Кант в «Антропологии» полагает, что без обоняния вполне можно обойтись. Оно существует лишь для того, чтобы отличать аромат от зловония. Какой орган чувств самый неблагодарный и, похоже, излишний? Обоняние. Его не стоит культивировать, а тем более изощрять, дабы извлечь из него наслаждение. Ибо существует (особенно в густонаселенных местах) намного больше запахов, вызывающих отвращение, чем приятных. И удовольствие, доставляемое обонянием, всегда мимолетно. Однако оно играет важную роль, когда дает нам знать, что мы дышим вредным воздухом (печным чадом или болотными испарениями) или питаемся протухшей едой 29.
Ницше, напротив, говорит о себе: «Мой гений обитает в моих ноздрях» 30. И: «Скажите же мне, мои звери: все эти высшие люди, может быть, они дурно пахнут? О, эти чистые запахи вокруг меня! Отныне я знаю, я впервые чувствую, как я люблю вас, мои милые звери!» 31 И Артур Шопенгауэр совершенно на стороне Ницше, когда дело касается чутья. Он называет обоняние основой памяти, ведь ничто так непосредственно и точно не оживляет в нас воспоминаний о давно прошедших событиях, как запахи, с которыми они связаны 32.
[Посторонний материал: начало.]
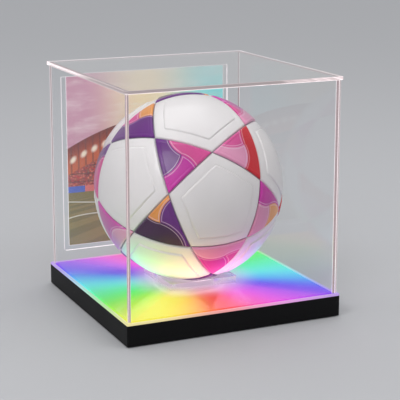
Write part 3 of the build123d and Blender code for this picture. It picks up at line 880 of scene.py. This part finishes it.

И один из самых беспощадных наблюдателей XX столетия Джордж Оруэлл пишет о запахе: «The lower classes smell… No feeling of like or dislike is quite so fundamental as physical feeling!»[11] 33.
Мы воспринимаем мир не только глазами, наше восприятие состоит не только из образов, и в нашей памяти хранятся не только культовые фигуры и эмблематические знаки. Раз существует «шум времени» и у каждой эпохи свое собственное звучание, то у нее есть и свой собственный мир запахов. Люди, принадлежащие к поколению, выросшему в тени Берлинской стены и железного занавеса и пережившие процедуру пересечения границы, всегда будут помнить запах пропускных пунктов в Берлине на Фридрихштрассе или в чешском Хебе. И даже после долгого периода просвещения, после постоянной дезодораций мира, дистанцируясь от конкретных обонятельных ассоциаций, в большинстве случаев негативных, мы не можем вырваться из мира запахов. Мы воспринимаем мир не только глазами, но и носом. Ритм десятилетий — это не только смена дня и ночи, света и тени, ясности и мрака, но и смена запахов: снежной вьюги и весеннего ветра; летнего зноя, зависшего над полями и над городом; запах опавшей осенней листвы.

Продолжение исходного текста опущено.